WORK INSTRUCTIONS =
Work out how many lines in the listing below include the word "empty". Give nothing but the number.

________

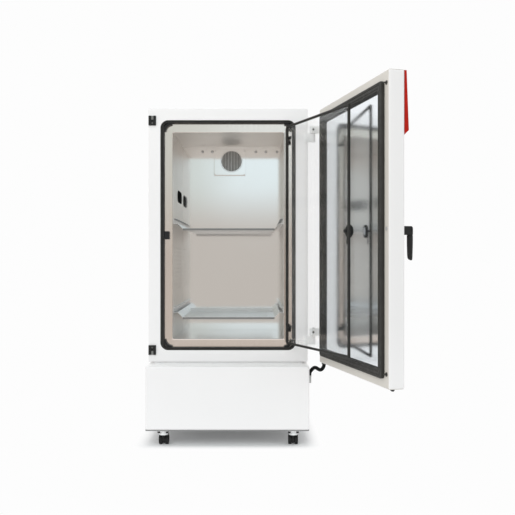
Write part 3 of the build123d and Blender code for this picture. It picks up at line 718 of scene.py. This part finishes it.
# hinges: posts on the cabinet and straps on the pane
gx, gy = GLASS_PIVOT
s, t = Shape(), Shape(GLASS)
for z in GLASS_HINGE_Z:
    s.lathe("z", (gx, gy, z - 20.4), [(0, 5), (0.8, 6), (19.2, 6), (19.9, 5.2)], 28)
    s.box(gx + 3, gx + 18, gy - 1.9, gy + 1.9, z - 20.4, z - 0.6, 0.8)
    s.box(gx + 14, gx + 18, gy - 1.9, 25.8, z - 20.4, z - 0.6, 0.8)
    s.lathe("z", (gx, gy, z - 1), [(0, 2.4), (19.6, 2.4), (20, 2)], 16)
    t.lathe("z", (0, 0, z + 0.1), [(0, 5), (0.8, 6), (19, 6), (19.8, 5.2)], 28)
    t.box(2, 46, GY1 + 0.1, GY1 + 3, z + 0.2, z + 19.8, 1)
    for x in (18, 36):
        t.screw("y", (x, GY1 + 2.8, z + 10), 3.6, 1.4)
s.piece("glass_hinge_posts", black_plastic, "cabinet", "glass_hinge_brackets", slot="black_plastic")
t.piece("glass_hinge_straps", black_plastic, "glass_door", "glass_hinge_leaves", slot="black_plastic")

# knob: a scalloped disc outside and a tongue behind the pane
kc = (KNOB_X, GY1 + 6, KNOB_Z)
s = Shape(GLASS)
s.lathe("y", kc, [(0, 27), (0.8, 31), (2.4, 32.6), (4, 33), (10, 33), (12.4, 32), (13.6, 29.6), (14, 26),
                  (13.4, 21)], 120, scallop=(15, 2.6, 28))
s.index = 1
s.lathe("y", kc, [(11, 20.8), (13.2, 20.8), (14.0, 20), (14.2, 16), (14.2, 1)], 48)
s.index = 0
s.lathe("y", (KNOB_X, GY1 + 0.2, KNOB_Z), [(0, 9), (5, 9), (6.4, 12)], 32)
s.lathe("y", (KNOB_X, GY0 - 3.2, KNOB_Z), [(0, 4), (1, 9), (3.0, 9.6), (3.2, 5.4), (20, 5.4)], 32)
s.box(KNOB_X - 7, KNOB_X + 7, GY1 + 0.6, GY1 + 3.4, KNOB_Z - 66, KNOB_Z + 7, 1.2)
s.piece("glass_knob_grip", [black_plastic, zinc], "glass_knob", "glass_knob", slot="black_plastic", sharp=40)

# --- machine compartment ------------------------------------------------------------------------------------
BH, BF, BZ0, BZ1 = 465.0, -110.0, 94.0, 455.0
base = (-BH, BH, BZ0, BZ1)

# casing, with a louvred opening in its back
vent = (-285, 285, 160, 380, 4)
SLAT_STEP, SLAT_Y, SLAT_TURN = 19.6, REAR - 5, 24
s = Shape()
s.rings("y", [inset(base, 0, 10, BF + 14), inset(base, 0, 10, REAR - 3), inset(base, 0.6, 9.4, REAR - 0.8),
              inset(base, 2, 8, REAR), (*vent, REAR), (*vent, REAR - 4), (*vent, REAR - 10),
              inset(base, 4, 6, REAR - 10), inset(base, 4, 6, BF + 14)], closed=True, seg=6)
for n in range(-14, 15):
    middle = Vector((SLAT_STEP * n, SLAT_Y, 0))
    turned = Matrix.Rotation(math.radians(SLAT_TURN), 4, "Z")
    s.box(middle.x - 6.5, middle.x + 6.5, SLAT_Y - 2, SLAT_Y + 2, 158, 382, 1.2, 2,
          Matrix.Translation(middle) @ turned @ Matrix.Translation(-middle))
for x in (-440, -300, 300, 440):
    for z in (120, 430):
        s.screw("y", (x, REAR - 0.3, z), 5, 1.6)
for k in (-1, 1):
    for y in (-60, 200, 460, 660):
        s.screw("x", (k * (BH - 0.2), y, 112), 4.5, k * 0.2)
# The casing's whiter paint is painted light for the ledge on its top.
s.piece("base_casing_skin", base_painted_light_white, "cabinet", "base_casing", slot="white_paint")

# front panel: a pressed pan with rounded edges
s = Shape()
s.rings("y", [inset(base, i, max(10 - i, 0.5), y) for i, y in [(0, BF + 13.6)] + arc(BF, 10)],
        caps=(False, True), seg=6)
s.piece("base_front_skin", white, "cabinet", "base_front_panel", slot="white_paint")

# power inlet with three pins
inlet = (380, 410, 150, 178)
s = Shape()
s.rings("y", [inset(inlet, 0, 3, REAR), inset(inlet, 0, 3, REAR + 4.6), inset(inlet, 1, 3, REAR + 5.8),
              inset(inlet, 4, 2, REAR + 5.8), inset(inlet, 4.4, 2, REAR + 1)], caps=(False, True))
for x, z in ((389, 164), (395, 168), (401, 164)):
    s.box(x - 0.9, x + 0.9, REAR + 0.5, REAR + 5, z, z + 6, 0.3)
s.piece("power_inlet_body", black_plastic, "cabinet", "power_inlet", slot="black_plastic")

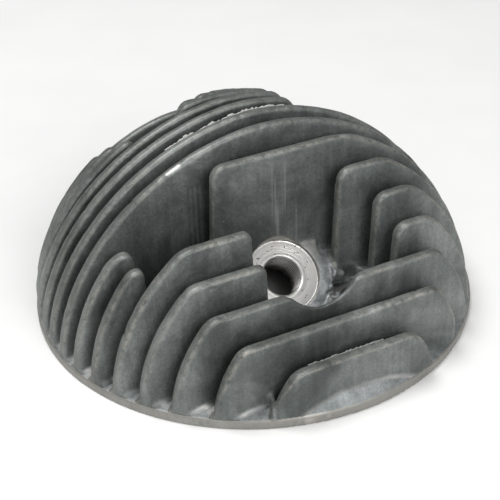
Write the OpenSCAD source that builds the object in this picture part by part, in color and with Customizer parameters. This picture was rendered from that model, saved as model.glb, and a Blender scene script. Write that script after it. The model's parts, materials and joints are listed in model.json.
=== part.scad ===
// Air-cooled cylinder head for a small engine: a round finned casting with a domed
// combustion chamber, an inclined spark plug seat and four stud holes.
// X runs along the fins, -Y is the plug side and Z is up. The origin is the centre of
// the gasket face. All dimensions are in millimetres.

/* [Base] */
// Outer radius of the round base
base_r = 75; // [74.8:0.1:75.4]
// Height of the plain rim at the edge of the base
rim_h = 3; // [2:0.25:3.5]
// Radius where the flange ring meets the deck
flange_inner_r = 53; // [52.5:0.25:54]
// Radius of the recess that locates the head on the cylinder
register_r = 33.5; // [32.5:0.25:33.8]
// Depth of the locating recess
register_depth = 1.5; // [1:0.25:2]

/* [Combustion chamber] */
// Radius of the spherical chamber roof
roof_r = 26; // [25.75:0.25:26.5]
// Height of the centre of the spherical roof
roof_z = -6; // [-7:0.25:-5.5]

/* [Spark plug seat] */
// Radius of the threaded plug hole at its crests
plug_r = 6.4; // [6.2:0.05:6.5]
// Radius of the chamfer at the mouth of the plug hole
plug_chamfer_r = 7.1; // [6.8:0.05:7.3]
// Radius of the turned seat
seat_r = 12; // [11.5:0.25:12.5]
// Depth of the turned seat below the cast pad
seat_depth = 1.25; // [0.5:0.25:1.5]
// Radius of the cast pad
pad_r = 15; // [14.5:0.25:15.5]
// Thickness of the cast pad
pad_t = 7; // [6:0.25:8]
// Radius of the plug boss below the pad
boss_core_r = 10.5; // [10:0.25:11]
// Tilt of the plug axis from vertical, towards -Y
plug_tilt = 41; // [40:0.5:42]
// Radius kept clear around the plug axis for a plug socket
socket_r = 16.4; // [16:0.1:17]

/* [Studs] */
// Radius of the circle that the four stud holes lie on
stud_circle_r = 43; // [42.5:0.25:43.5]
// Radius of a stud hole
stud_hole_r = 4.25; // [4:0.05:4.5]
// Radius of a stud boss
stud_boss_r = 9; // [8.5:0.25:9.25]
// Height of the nut seat on a stud boss
stud_boss_h = 15; // [14:0.5:16]
// Angle of the rear right stud from +X
stud_angle = 32.5; // [31.5:0.5:33.5]

/* [Fins] */
// Distance from one fin to the next
fin_pitch = 8.34; // [8.2:0.02:8.4]
// Position of the front fin
fin_front_y = -69.5; // [-69.7:0.1:-69.3]
// Thickness of a fin at its tip
fin_tip_t = 3.2; // [2.8:0.1:3.6]
// Thickness of a fin at the base
fin_root_t = 4.6; // [4:0.1:5]
// Half width of the rounded envelope that all the fins end on
envelope_r = 75; // [74.5:0.1:75]
// Height of that envelope
envelope_h = 68.9; // [68:0.1:70]
// Fullness of its shoulders behind the centre, where 2 is an ellipse
envelope_power = 1.87; // [1.85:0.01:2]
// Extra fullness that the shoulders gain towards the front edge
front_power = 0.3; // [0.2:0.05:0.35]
// Reach of the fins on the +X side, against the -X side
right_reach = 0.965; // [0.96:0.005:1]
// Drop of the envelope for each millimetre behind the centre
rear_drop = 0.055; // [0:0.005:0.08]
// Height of the level top of the front fin
first_cap_z = 18.7; // [17.5:0.1:19]
// Rise of the level top from each front fin to the next
cap_rise = 7.31; // [7.2:0.01:7.4]
// Rounding where a level top meets the end of a fin
cap_round = 2; // [1:0.5:4]
// Lean of the cast fin ends at a gap, in degrees
end_lean = 2; // [0:0.5:3]

/* [Hidden] */

$fn = 96;
far = 200;            // past the whole part, for cutting shapes
eps = 0.01;           // makes a cut pass just beyond a surface

// Top of the casting between the fins, as [radius, height]
floor_profile = [[base_r, rim_h], [66, 5.5], [54, 11], [44, 16.5], [30, 22.5], [15, 26.8], [0, 28]];

// The plug axis leaves the seat centre upwards and forwards
seat_centre = [-2.6, -27.2, 21];
bore_depth = 15;      // from the seat to past the chamber roof
seat_cut_h = 9;       // lets the turned seat notch the foot of the fin behind it
socket_h = 60;        // past the tops of the fins

// Directions of the studs: rear right, rear left, front left, front right
stud_angles = [for (turn = [0, 81.5, 180, 261.5]) stud_angle + turn];

// Each fin's solid stretches along X, front to rear. END runs out to the envelope.
END = 99;
fin_spans = [
    [[-END, END]],
    [[-END, END]],
    [[-END, END]],
    [[-END, -16.2], [26.6, END]],
    [[-END, -16.5], [23.9, END]],
    [[-END, -48.6], [14.8, END]],
    [[-END, -48.6], [-25, END]],
    [[-END, END]],
    [[-END, END]],
    [[-END, 21.7], [51.6, END]],
    [[-END, 22.2], [50, END]],
    [[-END, -29.5], [-18.5, 22.5], [48.4, END]],
    [[-END, -32.7], [-4.9, 22.9], [46.5, END]],
    [[-END, -35.5], [-4.9, 28.8], [42.5, END]],
    [[-END, -33.6], [-7.2, END]],
    [[-END, END]],
    [[-END, END]]
];
capped_fins = 7;      // the front fins have level tops
socket_fin = 2;       // the fin that the socket clearance dips into
seat_fin = 6;         // the fin that stands behind the plug seat
stub_cap_z = 42;      // top of the short fin ends outside the stud wells
left_stubs = [5, 6];
right_stubs = [9, 10, 11, 12, 13];
stub_x = 40;          // a stub lies outside this distance
arc_steps = 20;       // points along the envelope on each side of a fin
round_steps = 4;      // points round a capped corner

function fin_y(i) = fin_front_y + fin_pitch * i;
function cap_z(i) = first_cap_z + cap_rise * i;
function half_length(y) = sqrt(pow(envelope_r, 2) - y * y);
function fin_height(y) = (envelope_h - rear_drop * max(0, y)) * half_length(y) / envelope_r;

function power_at(y) = envelope_power + front_power * max(0, -y) / envelope_r;

// A point on the envelope above the X axis, at angle a from +X
function on_envelope(a, y) = [
    half_length(y) * pow(cos(a), 2 / power_at(y)),
    fin_height(y) * pow(sin(a), 2 / power_at(y))
];

// The angle at which the envelope reaches height z
function angle_at(z, y) = asin(pow(z / fin_height(y), power_at(y) / 2));

// The envelope from the base up to angle top, on the +X side
function side_arc(top, y) = [for (i = [0:arc_steps]) on_envelope(top * i / arc_steps, y)];

// A corner from p to r, rounded towards q
function corner(p, q, r) = [
    for (i = [1:round_steps])
        let (t = i / (round_steps + 1)) (1 - t) * (1 - t) * p + 2 * t * (1 - t) * q + t * t * r
];

// One side of a fin with a level top at height cap
function capped_side(cap, y) =
    let (
        start = angle_at(cap - cap_round, y),
        edge = on_envelope(angle_at(cap, y), y),
        level_end = [edge[0] - cap_round, cap]
    )
    concat(side_arc(start, y), corner(on_envelope(start, y), edge, level_end), [level_end]);

function side(i) = i < capped_fins ? capped_side(cap_z(i), fin_y(i)) : side_arc(90 - eps, fin_y(i));
function stretch_x(points, by) = [for (p = points) [by * p[0], p[1]]];
function reverse(points) = [for (i = [len(points) - 1:-1:0]) points[i]];
function outline(i) = concat(stretch_x(side(i), right_reach), reverse(stretch_x(side(i), -1)));

// Cutting shapes. Neighbouring pieces are cut by the same ones, so they meet face to face.

// Everything below the top of the casting between the fins
module below_floor() {
    rotate_extrude()
        polygon(concat([[0, -far], [far, -far], [far, rim_h]], floor_profile));
}

module stud_position(angle) {
    rotate([0, 0, angle])
        translate([stud_circle_r, 0, 0])
            children();
}

module stud_columns() {
    for (angle = stud_angles)
        stud_position(angle)
            translate([0, 0, -1])
                cylinder(r = stud_boss_r, h = far);
}

module on_plug_axis() {
    translate(seat_centre)
        rotate([plug_tilt, 0, 0])
            children();
}

// The plug boss up to height top: a pad that is square at the back, on a round core
module plug_column(top) {
    on_plug_axis() {
        translate([0, 0, -pad_t])
            cylinder(r = pad_r, h = pad_t + top);
        translate([-pad_r, 0, -pad_t])
            cube([2 * pad_r, pad_r, pad_t + top]);
        translate([0, 0, -bore_depth])
            cylinder(r = boss_core_r, h = bore_depth);
    }
}

// The room for a plug socket above the pad
module socket_space() {
    on_plug_axis()
        translate([0, 0, seat_depth])
            cylinder(r = socket_r, h = socket_h);
}

module seat_space() {
    on_plug_axis()
        cylinder(r = seat_r, h = seat_cut_h);
}

module plug_hole() {
    on_plug_axis() {
        translate([0, 0, -bore_depth - 1])
            cylinder(r = plug_r, h = bore_depth + 2);
        translate([0, 0, plug_r - plug_chamfer_r])
            cylinder(r1 = plug_r, r2 = plug_chamfer_r, h = plug_chamfer_r - plug_r + eps);
    }
}

module chamber_space() {
    translate([0, 0, roof_z])
        sphere(r = roof_r);
}

// The gaps between the solid stretches of a fin, a little wider at the top
module fin_gaps(spans) {
    lean = far * tan(end_lean);
    for (j = [1:1:len(spans) - 1])
        let (from = spans[j - 1][1], to = spans[j][0])
            rotate([90, 0, 0])
                translate([0, 0, -far / 2])
                    linear_extrude(far)
                        polygon([[from, 0], [to, 0], [to + lean, far], [from - lean, far]]);
}

// Everything above the stubs, on the side of the part that sign gives
module above_stubs(sign) {
    translate([sign * (stub_x + far / 2), 0, stub_cap_z + far / 2])
        cube([far, far, far], center = true);
}

// A whole fin down to the base plane, with draft on both faces
module fin_blank(i) {
    height = fin_height(fin_y(i));
    translate([0, fin_y(i), 0])
        intersection() {
            rotate([90, 0, 0])
                translate([0, 0, -fin_root_t])
                    linear_extrude(2 * fin_root_t)
                        polygon(outline(i));
            rotate([90, 0, 90])
                translate([0, 0, -far / 2])
                    linear_extrude(far)
                        polygon([
                            [-fin_root_t / 2, 0],
                            [fin_root_t / 2, 0],
                            [fin_tip_t / 2, height],
                            [-fin_tip_t / 2, height]
                        ]);
        }
}

// Pieces of the casting

module core_ring(outer, inner) {
    intersection() {
        below_floor();
        difference() {
            cylinder(r = outer, h = far);
            translate([0, 0, -1])
                cylinder(r = inner, h = far + 2);
        }
    }
}

module base_flange() {
    color("dimgray")
        core_ring(base_r, flange_inner_r);
}

module deck() {
    color("dimgray")
        difference() {
            core_ring(flange_inner_r, register_r);
            stud_columns();
            plug_column(far);
            socket_space();
        }
}

// The dome starts above the gasket face, which leaves the locating recess inside the deck
module chamber_dome() {
    color("gray")
        difference() {
            intersection() {
                below_floor();
                translate([0, 0, register_depth])
                    cylinder(r = register_r, h = far);
            }
            chamber_space();
            stud_columns();
            plug_column(far);
            socket_space();
        }
}

module plug_boss() {
    color("silver")
        difference() {
            intersection() {
                plug_column(seat_depth);
                union() {
                    below_floor();
                    translate([-far, fin_y(seat_fin) - 2 * far, 0])
                        cube([2 * far, 2 * far, far]);
                }
            }
            difference() {
                fin_blank(seat_fin);
                below_floor();
            }
            seat_space();
            plug_hole();
            chamber_space();
            stud_columns();
        }
}

module stud_boss(angle) {
    color("gray")
        stud_position(angle)
            difference() {
                cylinder(r = stud_boss_r, h = stud_boss_h);
                translate([0, 0, -1])
                    cylinder(r = stud_hole_r, h = stud_boss_h + 2);
            }
}

module stud_boss_rear_right() {
    stud_boss(stud_angles[0]);
}

module stud_boss_rear_left() {
    stud_boss(stud_angles[1]);
}

module stud_boss_front_left() {
    stud_boss(stud_angles[2]);
}

module stud_boss_front_right() {
    stud_boss(stud_angles[3]);
}

module cooling_fin(i) {
    color(i < capped_fins ? "darkgray" : "lightslategray")
        difference() {
            fin_blank(i);
            below_floor();
            fin_gaps(fin_spans[i]);
            stud_columns();
            if (i == socket_fin)
                socket_space();
            if (i == seat_fin)
                seat_space();
            if (len(search(i, left_stubs)) > 0)
                above_stubs(-1);
            if (len(search(i, right_stubs)) > 0)
                above_stubs(1);
        }
}

base_flange();
deck();
chamber_dome();
plug_boss();
stud_boss_rear_right();
stud_boss_rear_left();
stud_boss_front_left();
stud_boss_front_right();
cooling_fin(0);  // cooling_fin_01
cooling_fin(1);  // cooling_fin_02
cooling_fin(2);  // cooling_fin_03
cooling_fin(3);  // cooling_fin_04
cooling_fin(4);  // cooling_fin_05
cooling_fin(5);  // cooling_fin_06
cooling_fin(6);  // cooling_fin_07
cooling_fin(7);  // cooling_fin_08
cooling_fin(8);  // cooling_fin_09
cooling_fin(9);  // cooling_fin_10
cooling_fin(10);  // cooling_fin_11
cooling_fin(11);  // cooling_fin_12
cooling_fin(12);  // cooling_fin_13
cooling_fin(13);  // cooling_fin_14
cooling_fin(14);  // cooling_fin_15
cooling_fin(15);  // cooling_fin_16
cooling_fin(16);  // cooling_fin_17
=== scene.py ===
"""Looks for an air-cooled cylinder head: a dark die casting, worn fin tips, a bright plug seat.

The casting is one rounded solid in reality. Here its shape is a distance field in millimetres,
which gives every fin its rounded tip, root fillet and small casting faults. The fins, the base
flange, the deck, the dome and the plug boss are each meshed from that field. The stud bosses lie
in the deck's piece, and the turned nut seats on them stand for their nodes. The plug's seat with
its thread is turned too.
"""

import json
import math

import bpy
import numpy as np
import openvdb as vdb
from mathutils import Matrix, Vector


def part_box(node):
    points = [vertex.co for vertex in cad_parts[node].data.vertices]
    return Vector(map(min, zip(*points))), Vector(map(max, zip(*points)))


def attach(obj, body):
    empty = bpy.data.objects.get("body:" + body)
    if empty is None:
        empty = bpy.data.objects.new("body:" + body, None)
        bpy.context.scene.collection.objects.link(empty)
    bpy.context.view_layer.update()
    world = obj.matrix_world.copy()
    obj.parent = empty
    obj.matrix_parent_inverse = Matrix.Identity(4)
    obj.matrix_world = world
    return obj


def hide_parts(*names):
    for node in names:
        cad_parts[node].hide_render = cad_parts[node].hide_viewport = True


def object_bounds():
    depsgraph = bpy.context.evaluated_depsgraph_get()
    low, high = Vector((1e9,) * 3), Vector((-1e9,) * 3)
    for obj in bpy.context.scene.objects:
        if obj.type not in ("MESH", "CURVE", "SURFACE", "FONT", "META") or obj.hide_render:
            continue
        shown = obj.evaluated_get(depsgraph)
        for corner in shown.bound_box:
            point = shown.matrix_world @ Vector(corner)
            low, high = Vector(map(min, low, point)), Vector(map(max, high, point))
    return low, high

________

TASK SOLUTION =
5